### [Data to use]
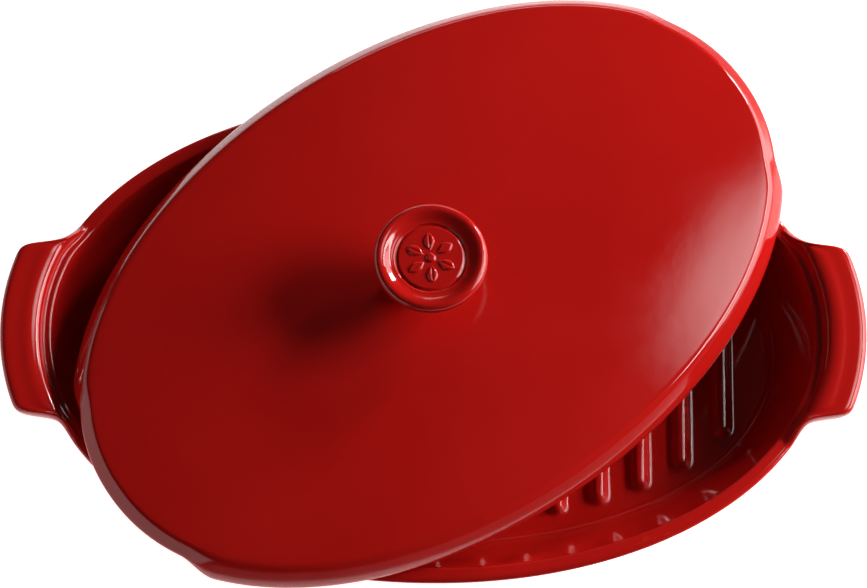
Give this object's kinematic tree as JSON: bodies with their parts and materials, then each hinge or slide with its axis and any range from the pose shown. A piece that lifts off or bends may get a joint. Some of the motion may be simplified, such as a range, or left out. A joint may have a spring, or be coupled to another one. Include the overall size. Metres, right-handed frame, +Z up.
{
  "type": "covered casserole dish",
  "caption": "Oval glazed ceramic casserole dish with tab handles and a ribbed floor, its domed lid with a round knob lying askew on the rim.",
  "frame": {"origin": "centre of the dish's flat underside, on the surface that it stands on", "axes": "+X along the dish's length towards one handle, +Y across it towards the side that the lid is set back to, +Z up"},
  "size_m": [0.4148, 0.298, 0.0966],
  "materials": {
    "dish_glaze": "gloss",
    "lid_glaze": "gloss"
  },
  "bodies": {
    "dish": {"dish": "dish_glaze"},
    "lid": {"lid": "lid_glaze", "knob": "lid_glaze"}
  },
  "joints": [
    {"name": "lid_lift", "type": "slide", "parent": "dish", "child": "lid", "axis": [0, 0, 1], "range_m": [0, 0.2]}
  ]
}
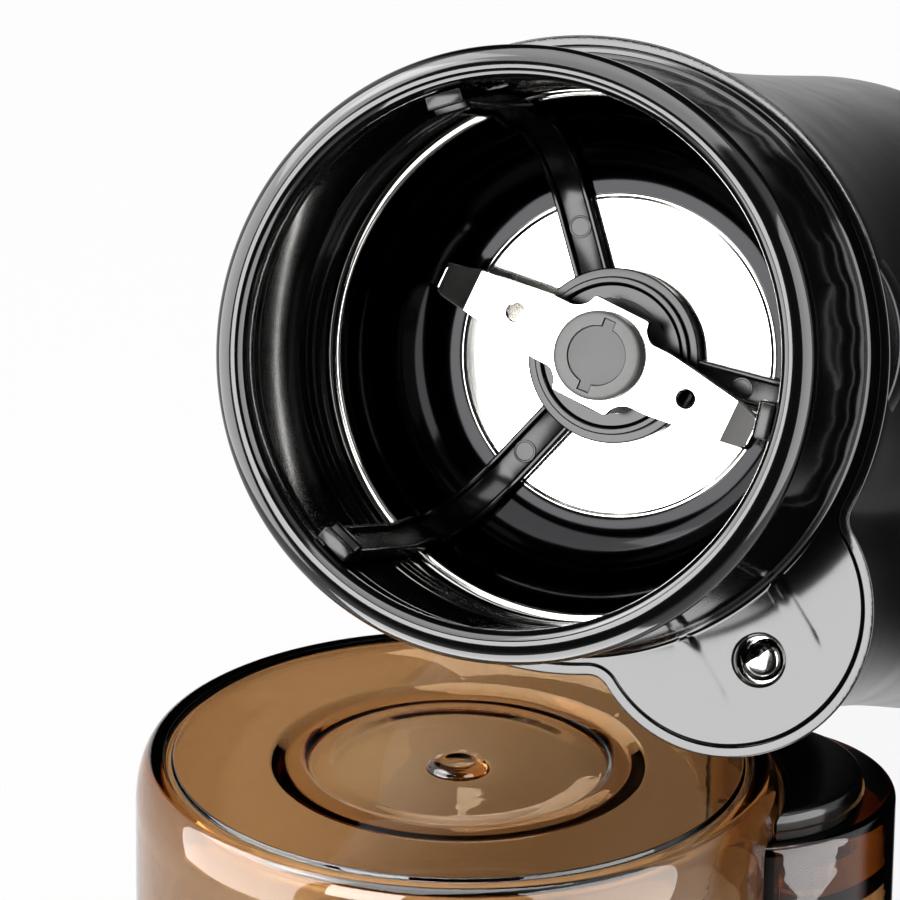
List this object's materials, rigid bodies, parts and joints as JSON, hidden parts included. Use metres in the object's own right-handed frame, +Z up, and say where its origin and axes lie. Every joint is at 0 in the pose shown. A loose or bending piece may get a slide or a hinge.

### [The exercise]
Repeat every entry word for word.

### [Solved problem]
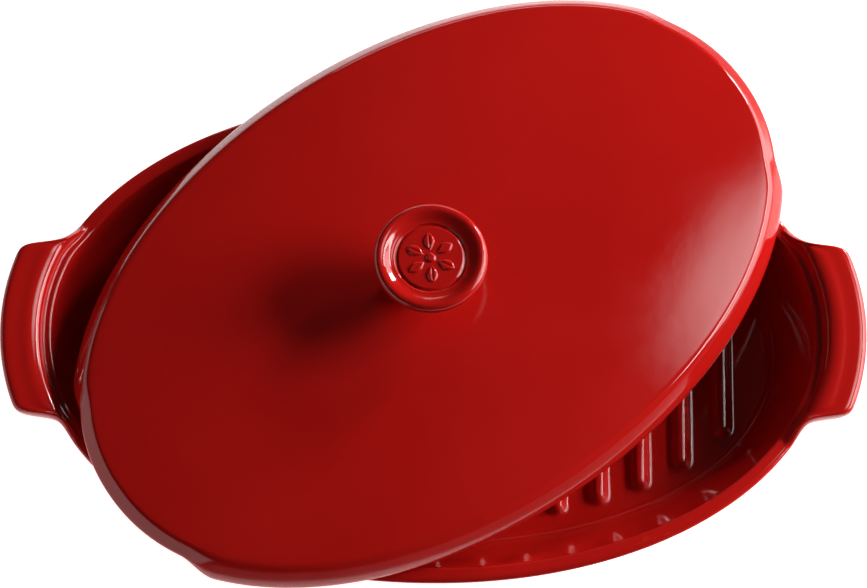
Give this object's kinematic tree as JSON: bodies with their parts and materials, then each hinge or slide with its axis and any range from the pose shown. A piece that lifts off or bends may get a joint. Some of the motion may be simplified, such as a range, or left out. A joint may have a spring, or be coupled to another one. Include the overall size. Metres, right-handed frame, +Z up.
{
  "type": "covered casserole dish",
  "caption": "Oval glazed ceramic casserole dish with tab handles and a ribbed floor, its domed lid with a round knob lying askew on the rim.",
  "frame": {"origin": "centre of the dish's flat underside, on the surface that it stands on", "axes": "+X along the dish's length towards one handle, +Y across it towards the side that the lid is set back to, +Z up"},
  "size_m": [0.4148, 0.298, 0.0966],
  "materials": {
    "dish_glaze": "gloss",
    "lid_glaze": "gloss"
  },
  "bodies": {
    "dish": {"dish": "dish_glaze"},
    "lid": {"lid": "lid_glaze", "knob": "lid_glaze"}
  },
  "joints": [
    {"name": "lid_lift", "type": "slide", "parent": "dish", "child": "lid", "axis": [0, 0, 1], "range_m": [0, 0.2]}
  ]
}
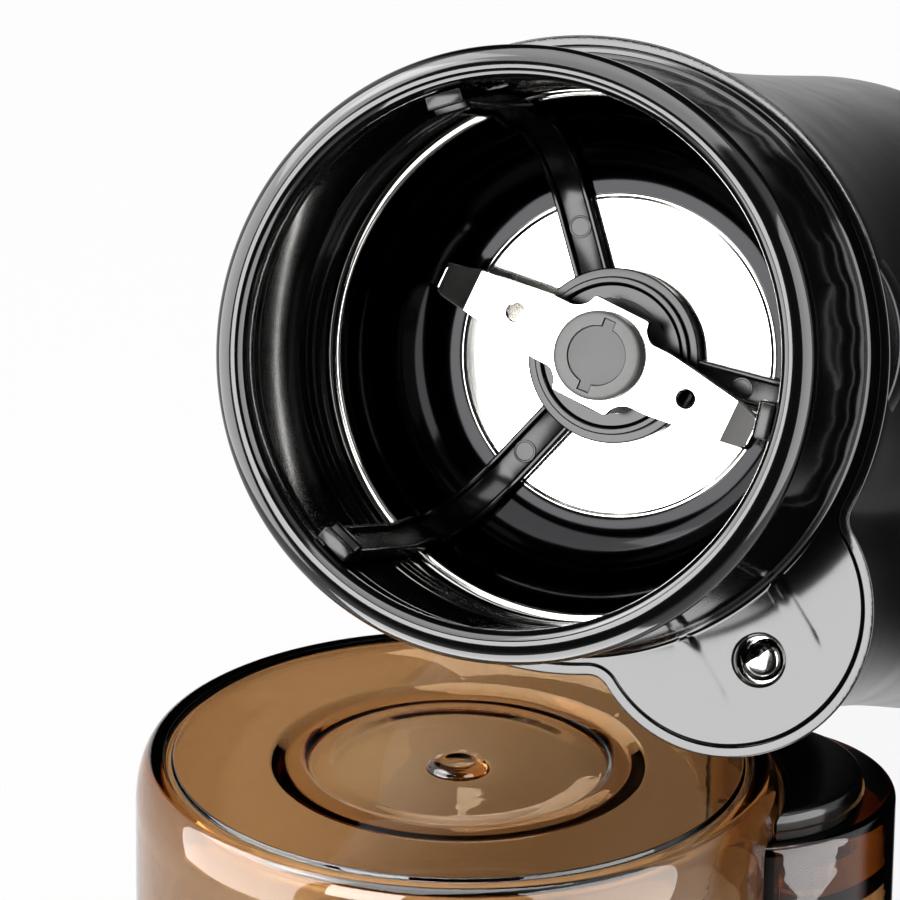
List this object's materials, rigid bodies, parts and joints as JSON, hidden parts included. Use metres in the object's own right-handed frame, +Z up, and say where its origin and axes lie. Every joint is at 0 in the pose shown. A loose or bending piece may get a slide or a hinge.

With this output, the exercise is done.